I must multiply that shame infinitely when I see how Israel has failed to step up to the plate. American Jews are nebukh, Galut creatures enslaved by decades of being too timid to get worked up over the life of a lone fellow Jew who's served his time and deserves to be freed.

But the Israelis! The brave Israelis who fear no man. The "Bulldozer" Prime Minister. Countless Prime Ministers preceding Sharon who had countless meetings in Washington with Bush's predecessors.

I will say this as clearly as I possibly can. If the government of Israel were to tell President Bush that Jonathan Pollard's life means everything to our nation, that nothing is going to move forward on the "Roadmap" or anything else until this one man comes home.he would be home tomorrow if not today.

That message has not been communicated.
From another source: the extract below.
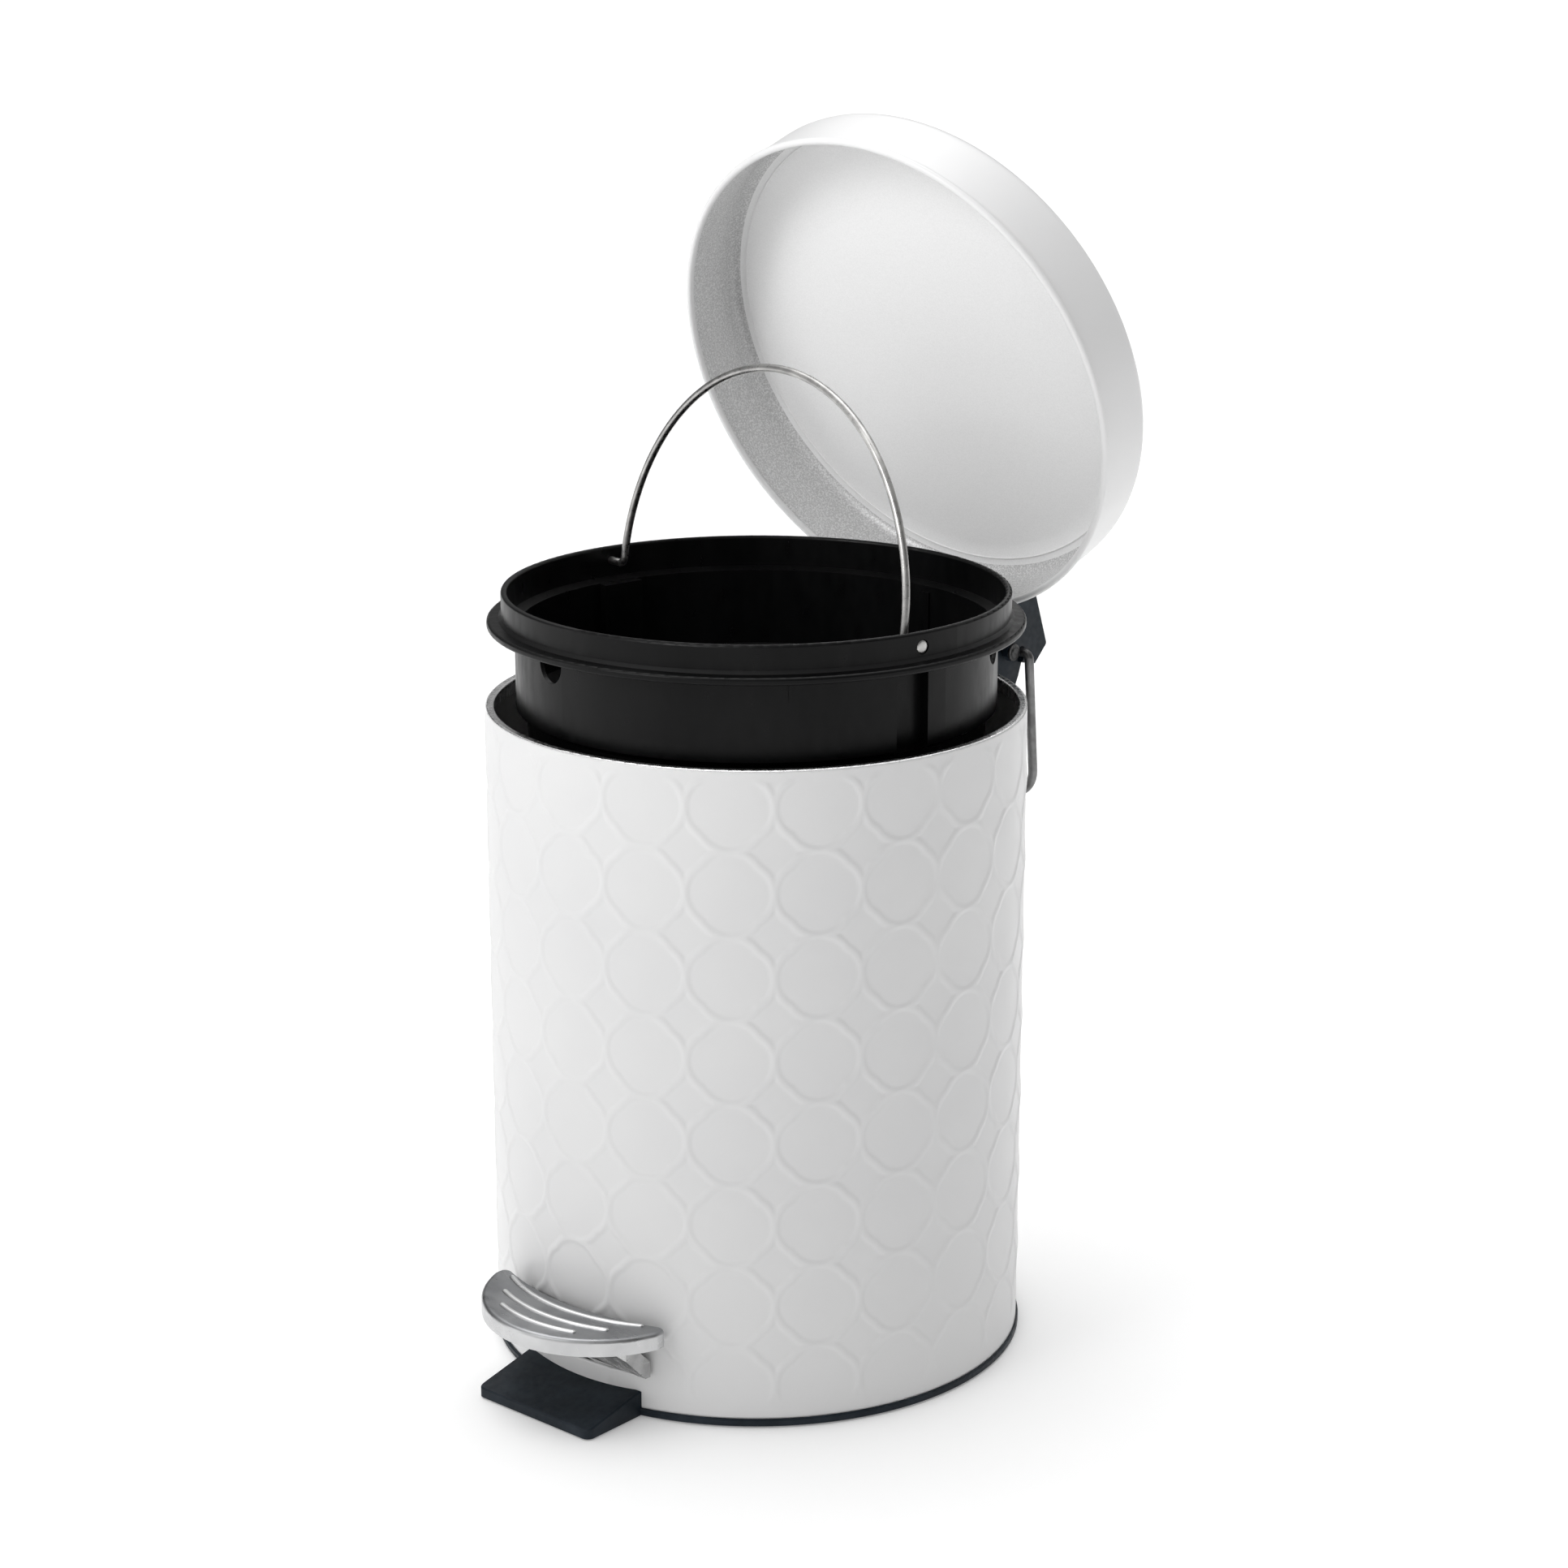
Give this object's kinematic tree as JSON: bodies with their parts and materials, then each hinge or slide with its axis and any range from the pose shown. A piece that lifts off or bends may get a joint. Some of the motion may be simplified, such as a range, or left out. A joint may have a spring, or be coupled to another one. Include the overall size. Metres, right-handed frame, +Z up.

It should be. It must be. To an extent not fathomed, Jonathan Pollard is a litmus test about the real values, commitments and actual sovereignty of the State of Israel.

No Prime Minister who fails to free the prisoner deserves to be re-elected. No Cabinet Minister who does not visit Pollard in prison during his or her American visits and does not work for his release every day deserves to serve ever again. No Knesset member or political party that lets an hour go by without banging the Pollard drum has earned your support.

Jonathan Pollard has hung tough for nearly 20 years. Who knows how long he can keep doing this?

My recommendation: That everyone, and I mean everyone from newspaper hawker and taxi driver to Foreign Affairs Minister and Prime Minister, turn a new leaf and make Pollard their number one priority.

It will free him at long last.


Note: "In Jerusalem Magazine" is a supplement to the weekend edition of the Jerusalem Post.